Hodgson’s running of the back of set-pieces and breakdowns was causing havoc and it was he who made the breakthrough, this time his hand and arm stretching over the line retained the ball for a third Aspatria try. Foster converted for 27:21 to set up a grandstand finish.
Aspatria simply would not lie down. Wigton were flagging and were further disadvantaged with a 3rd yellow card. Penalties continued to cost Wigton in terms of territory. In a final effort Aspatria used one of these to get to within 6 meters and set up a catch and drive move. The move inched to the line and from the back James Ravell got his hands on the ball to dive over in the corner. Foster now had a touchline kick to win the game for the visitors. It was a good effort but shaded the outside of the upright and the day belonged to the home side.
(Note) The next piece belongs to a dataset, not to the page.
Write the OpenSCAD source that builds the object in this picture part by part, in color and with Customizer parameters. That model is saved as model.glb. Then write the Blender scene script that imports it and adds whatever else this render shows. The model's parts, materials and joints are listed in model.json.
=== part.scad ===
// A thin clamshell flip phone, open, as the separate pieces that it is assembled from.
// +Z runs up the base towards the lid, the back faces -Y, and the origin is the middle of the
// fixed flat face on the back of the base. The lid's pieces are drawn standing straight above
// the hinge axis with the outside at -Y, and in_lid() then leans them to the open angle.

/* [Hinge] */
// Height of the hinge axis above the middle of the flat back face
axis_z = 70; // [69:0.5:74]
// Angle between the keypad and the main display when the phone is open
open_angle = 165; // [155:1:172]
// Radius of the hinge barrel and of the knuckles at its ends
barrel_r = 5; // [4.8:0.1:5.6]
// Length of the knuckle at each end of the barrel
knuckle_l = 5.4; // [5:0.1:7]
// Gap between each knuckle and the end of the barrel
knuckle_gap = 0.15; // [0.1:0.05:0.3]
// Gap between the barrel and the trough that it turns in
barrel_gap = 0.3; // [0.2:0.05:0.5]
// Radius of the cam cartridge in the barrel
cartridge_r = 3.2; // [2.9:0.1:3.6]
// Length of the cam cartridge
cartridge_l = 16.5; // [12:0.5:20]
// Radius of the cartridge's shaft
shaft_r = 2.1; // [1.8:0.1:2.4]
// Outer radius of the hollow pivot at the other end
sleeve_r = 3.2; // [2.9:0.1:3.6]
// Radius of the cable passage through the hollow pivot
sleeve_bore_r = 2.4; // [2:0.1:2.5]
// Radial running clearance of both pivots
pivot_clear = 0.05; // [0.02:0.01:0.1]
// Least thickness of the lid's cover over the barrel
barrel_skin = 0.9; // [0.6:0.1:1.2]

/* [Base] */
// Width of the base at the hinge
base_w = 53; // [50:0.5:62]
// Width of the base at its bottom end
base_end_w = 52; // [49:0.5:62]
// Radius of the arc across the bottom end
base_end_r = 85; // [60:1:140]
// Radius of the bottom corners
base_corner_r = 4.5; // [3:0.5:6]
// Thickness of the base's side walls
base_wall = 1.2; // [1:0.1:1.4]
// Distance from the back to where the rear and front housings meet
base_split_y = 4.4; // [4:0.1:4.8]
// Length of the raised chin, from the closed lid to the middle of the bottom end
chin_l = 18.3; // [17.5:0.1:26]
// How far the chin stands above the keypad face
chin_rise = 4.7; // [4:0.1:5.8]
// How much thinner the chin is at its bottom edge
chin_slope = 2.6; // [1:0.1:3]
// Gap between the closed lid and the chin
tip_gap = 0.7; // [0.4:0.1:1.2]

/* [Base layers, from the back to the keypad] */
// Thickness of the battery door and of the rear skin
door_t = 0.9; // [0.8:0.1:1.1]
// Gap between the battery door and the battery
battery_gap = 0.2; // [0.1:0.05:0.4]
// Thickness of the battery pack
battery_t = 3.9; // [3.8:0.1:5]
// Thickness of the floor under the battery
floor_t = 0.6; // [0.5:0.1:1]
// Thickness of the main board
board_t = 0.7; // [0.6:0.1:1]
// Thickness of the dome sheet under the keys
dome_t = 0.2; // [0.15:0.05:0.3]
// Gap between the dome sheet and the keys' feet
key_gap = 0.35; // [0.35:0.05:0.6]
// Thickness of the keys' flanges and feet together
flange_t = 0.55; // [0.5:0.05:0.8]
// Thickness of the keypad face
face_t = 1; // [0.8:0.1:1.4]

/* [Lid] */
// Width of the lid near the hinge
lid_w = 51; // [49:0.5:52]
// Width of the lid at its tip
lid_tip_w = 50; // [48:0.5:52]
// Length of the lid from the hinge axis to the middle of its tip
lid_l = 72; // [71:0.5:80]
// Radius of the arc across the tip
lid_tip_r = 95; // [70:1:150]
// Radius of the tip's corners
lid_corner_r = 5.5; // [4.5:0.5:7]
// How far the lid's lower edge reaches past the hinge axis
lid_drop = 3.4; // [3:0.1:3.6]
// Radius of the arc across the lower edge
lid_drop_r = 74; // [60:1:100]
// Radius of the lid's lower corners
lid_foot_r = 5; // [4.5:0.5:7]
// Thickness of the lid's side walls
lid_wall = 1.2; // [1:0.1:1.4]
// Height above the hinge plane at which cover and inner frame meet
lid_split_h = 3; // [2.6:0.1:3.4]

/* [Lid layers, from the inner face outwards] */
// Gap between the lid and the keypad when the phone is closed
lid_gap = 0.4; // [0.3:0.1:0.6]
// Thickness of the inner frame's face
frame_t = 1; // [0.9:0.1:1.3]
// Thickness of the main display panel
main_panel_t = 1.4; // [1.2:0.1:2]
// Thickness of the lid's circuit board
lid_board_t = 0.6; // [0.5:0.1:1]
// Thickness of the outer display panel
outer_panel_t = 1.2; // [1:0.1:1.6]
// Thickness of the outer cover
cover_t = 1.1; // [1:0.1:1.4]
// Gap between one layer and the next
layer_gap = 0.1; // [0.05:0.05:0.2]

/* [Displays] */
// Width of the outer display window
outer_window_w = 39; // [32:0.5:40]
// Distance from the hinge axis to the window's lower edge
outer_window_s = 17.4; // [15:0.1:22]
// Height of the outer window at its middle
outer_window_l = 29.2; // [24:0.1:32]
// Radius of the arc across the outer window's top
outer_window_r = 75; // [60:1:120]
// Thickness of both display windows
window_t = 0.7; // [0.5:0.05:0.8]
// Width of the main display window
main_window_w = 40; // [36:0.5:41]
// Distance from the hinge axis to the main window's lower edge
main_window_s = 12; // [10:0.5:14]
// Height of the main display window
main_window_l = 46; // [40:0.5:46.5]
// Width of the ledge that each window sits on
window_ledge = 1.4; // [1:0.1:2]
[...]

The game had time to restart but Wigton kicked the ball deep and had enough left in the tank to see off one final attack from the Black Reds.
Both sides experienced disruption going into the game. Wigton were without influential players, Ledingham, Hanabury and Smith who are all long term injury worries for the Lowmoor Road outfit. Aspatria’s back line lacked the familiar faces of Clegg, Akehurst, Vickers, Robinson and Tinnion due to personal commitments and in the case of Clegg, injury. Fortunately, Tom Gardner who is now London based was in town for the weekend and he stepped into the breach for Aspatria and produced some memorable moments in the game. The positive is that the game showed Aspatria now have depth in the back division and all should be fighting for places v Bolton next Saturday.
Another plus for Aspatria was the reappearance of Jacques Rowe. Jacques has returned from South Africa and had a fine game in the back row.